Le 21 juin, Polyte a pris le maquis vers Vandoncourt. C’est une information réconfortante.

Le 23 juin, le soleil est revenu hier. Je suis de garde au carrefour Ecot, Pont-de-Roide, Villars-sous-Ecot. C’est M. Paul qui vient nous prévenir que des troupes allemandes sont arrivées en gare de l’Isle-sur-le-Doubs avec camions et un armement plus approprié que le nôtre. Qu’ils ont l’intention de nous attaquer demain ou après-demain. La guérilla, les destructions se produisent chaque jour, l’ennemi furieux d’être sans cesse harcelé prépare une opération contre nous. Ce même jour, l’abbé Selb, vicaire à Montbéliard, nous en avertit.

« Nous devons nous sauver, notre armement est insuffisant. Il fera nuit sous peu et tout doit être terminé pendant qu’il y a encore un peu de clarté. Les lampes sont interdites. »
C’est Valentin qui a donné ses ordres avant de repartir pour Etouvans. Nous attendons son retour pour connaître le but de notre voyage. Défense de fumer, les cigarettes allumées sont visibles de très loin. Voici le lieutenant, debout, nous partons. Sans lumière, nous suivons celui qui nous précède. Halte ! Dans les Grands Bois et là le groupe de Brand nous rejoint. Leur prisonnier a donné un coup de main à ses gardiens. Couchés à la diable sur les cailloux du sentier ou appuyés aux tas de bois, les hommes ronflent un peu partout.

On me secoue. C’est le petit jour, gris et maussade. Maintenant il pleut. Nous repartons mais cette fois ce n’est plus long. Joly désigne les emplacements et les distances à observer. Nous nous installons à 3 km à proximité de la ferme de Montpouron.
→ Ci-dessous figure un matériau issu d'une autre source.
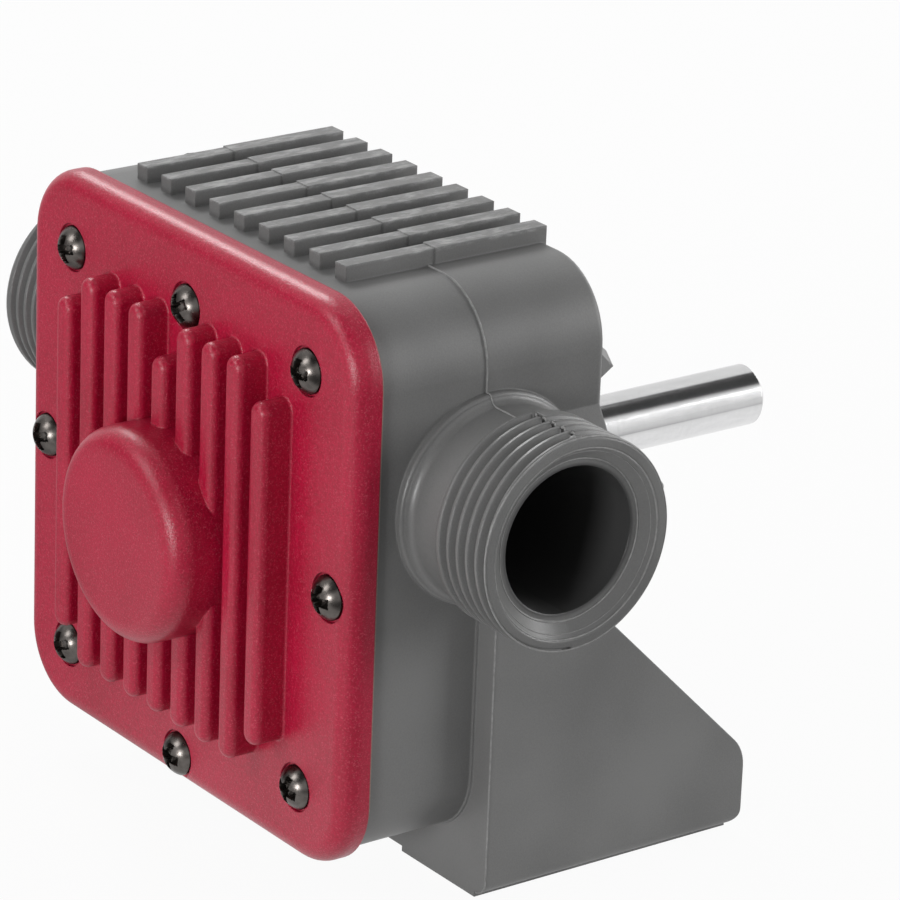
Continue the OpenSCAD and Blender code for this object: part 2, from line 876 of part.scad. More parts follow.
// Hard insert of the impeller, slotted from the rear for the cross pin
module impeller_hub() {
    slot_half_w = pin_r + running_gap;
    color([0.78, 0.62, 0.3]) placed()
    at_shaft() difference() {
        ring_y(insert_r - press_gap, shaft_r + running_gap, insert_front, insert_rear);
        translate([0, pin_y, -insert_r - over]) cylinder(r = slot_half_w, h = 2 * (insert_r + over));
        translate([-slot_half_w, pin_y, -insert_r - over])
            cube([2 * slot_half_w, insert_rear - pin_y + over, 2 * (insert_r + over)]);
    }
}

// One vane along +X: a root block, a blade and the bead along its tip
module vane_outline() {
    bead_x = vane_tip_r - vane_bead_r;
    root_x = impeller_hub_r + vane_root_t / 2;
    translate([0, -vane_t / 2]) square([bead_x, vane_t]);
    translate([bead_x, 0]) circle(vane_bead_r);
    polygon([
        [0, -impeller_hub_r / 2],
        [impeller_hub_r, -vane_root_t / 2],
        [root_x, -vane_t / 2],
        [root_x, vane_t / 2],
        [impeller_hub_r, vane_root_t / 2],
        [0, impeller_hub_r / 2]
    ]);
}

module impeller() {
    color([0.13, 0.13, 0.13]) placed()
    at_shaft() difference() {
        along_y(impeller_front, impeller_rear) {
            circle(impeller_hub_r);
            for (i = [0 : vanes - 1]) rotate(vane_turn + i * 360 / vanes) vane_outline();
        }
        bar_y(insert_r, impeller_front - over, impeller_rear + over);
    }
}

// Snap ring in a groove of the shaft, with two lugs beside its gap
module circlip(y0) {
    r_in = shaft_r - clip_groove_depth + running_gap;
    lug_turn = clip_gap_angle / 2 + asin(clip_lug_r / (r_in + clip_lug_r));
    color([0.35, 0.35, 0.37]) placed()
    at_shaft() translate([0, y0, 0]) difference() {
        union() {
            bar_y(r_in + clip_w, 0, clip_t);
            for (side = [-1, 1]) rotate([0, side * lug_turn, 0])
                translate([0, 0, r_in + clip_lug_r]) bar_y(clip_lug_r, 0, clip_t);
        }
        bar_y(r_in, -over, clip_t + over);
        along_y(-over, clip_t + over)
            polygon([
                [0, 0],
                [-2 * insert_r * sin(clip_gap_angle / 2), 2 * insert_r * cos(clip_gap_angle / 2)],
                [2 * insert_r * sin(clip_gap_angle / 2), 2 * insert_r * cos(clip_gap_angle / 2)]
            ]);
        for (side = [-1, 1]) rotate([0, side * lug_turn, 0])
            translate([0, 0, r_in + clip_lug_r]) bar_y(clip_eye_r, -over, clip_t + over);
    }
}

module front_circlip() {
    circlip(front_clip_y);
}

module rear_circlip() {
    circlip(rear_clip_y);
}

module rear_thrust_washer() {
    color([0.75, 0.75, 0.77]) placed()
    at_shaft() ring_y(washer_r, shaft_r + running_gap, washer_y, washer_y + washer_t);
}

housing();
front_cover();
cover_gasket();
cover_screws();
front_bush();
front_thrust_disc();
front_wear_plate();
rear_wear_plate();
seal_case();
seal_lip();
seal_spring();
rear_bush();
drive_shaft();
drive_pin();
impeller_hub();
impeller();
front_circlip();
rear_circlip();
rear_thrust_washer();
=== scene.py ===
import bpy
import numpy as np
from mathutils import Matrix, Vector


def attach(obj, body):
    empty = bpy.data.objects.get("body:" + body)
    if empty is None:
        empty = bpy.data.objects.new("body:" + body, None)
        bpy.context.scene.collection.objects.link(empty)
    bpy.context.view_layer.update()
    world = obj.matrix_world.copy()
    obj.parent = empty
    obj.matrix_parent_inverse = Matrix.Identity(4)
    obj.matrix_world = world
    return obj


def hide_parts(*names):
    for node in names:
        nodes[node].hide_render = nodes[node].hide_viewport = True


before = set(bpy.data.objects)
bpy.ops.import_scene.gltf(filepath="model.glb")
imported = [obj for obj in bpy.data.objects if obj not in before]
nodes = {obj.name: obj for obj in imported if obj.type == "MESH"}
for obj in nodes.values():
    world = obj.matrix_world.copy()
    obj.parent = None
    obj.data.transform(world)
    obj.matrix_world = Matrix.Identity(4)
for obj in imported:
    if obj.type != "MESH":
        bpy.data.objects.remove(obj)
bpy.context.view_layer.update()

# Camera
# A long lens looks down on the pump from its front right, from about two thirds of a metre.
# It leans by two degrees.
CAMERA_PLACE = Vector((0.48661, -0.36284, 0.27579))
CAMERA_FORWARD = Vector((-0.747336, 0.558757, -0.359556))
CAMERA_RIGHT = Vector((0.587179, 0.808647, 0.036203))
LENS_MM = 208.45
SENSOR_MM = 36.0
SIGHT_FROM = 0.01
SIGHT_TO = 20.0

camera_up = CAMERA_RIGHT.cross(CAMERA_FORWARD)
facing = Matrix((CAMERA_RIGHT, camera_up, -CAMERA_FORWARD)).transposed()
camera = bpy.data.objects.new("camera", bpy.data.cameras.new("camera"))
camera.matrix_world = Matrix.Translation(CAMERA_PLACE) @ facing.to_4x4()
camera.data.lens = LENS_MM
camera.data.sensor_width = SENSOR_MM
camera.data.clip_start = SIGHT_FROM
camera.data.clip_end = SIGHT_TO
bpy.context.scene.collection.objects.link(camera)
bpy.context.scene.camera = camera
bpy.context.scene.view_settings.view_transform = "Standard"

# Housing
# One moulding in grey glass-filled plastic: the case, its ports, the foot and the rear bearing.
# The mould leaves a fine matte grain on the case and a polish on the ports; the rib tops carry paler
# streaks. Inside each port's bore the grey is darkened, a painted shade.
MM = 0.001


class Flow:
    """What a node's socket carries; sums, differences and products on it add Math nodes."""

    def __init__(self, wiring, socket):
        self.wiring = wiring
        self.socket = socket

    def __add__(self, other):
        return self.wiring.math("ADD", self, other)

    def __sub__(self, other):
        return self.wiring.math("SUBTRACT", self, other)

    def __mul__(self, other):
        return self.wiring.math("MULTIPLY", self, other)

    def __rsub__(self, other):
        return self.wiring.math("SUBTRACT", other, self)

    __radd__ = __add__
    __rmul__ = __mul__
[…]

Le 28 juin, l’ennemi attaque notre ancien camp. Environ 300 Allemands ont attaqué notre ancien maquis. Ils ont trouvé les vestiges du camp et mis le feu à la paille que nous avions laissée. La fumée montait entre les arbres. Ce même jour, 2 hommes d’Etouvans (Jeannot et Marquis) assurant notre ravitaillement sont arrêtés, conduits à l’Hôtel Bristol à Montbéliard, siège de la police. Ils seront internés à la caserne Friedrich à Belfort, puis à la Butte à Besançon et libérés le 3 septembre 1944 par leurs gardiens allemands avant l’arrivée des troupes alliées.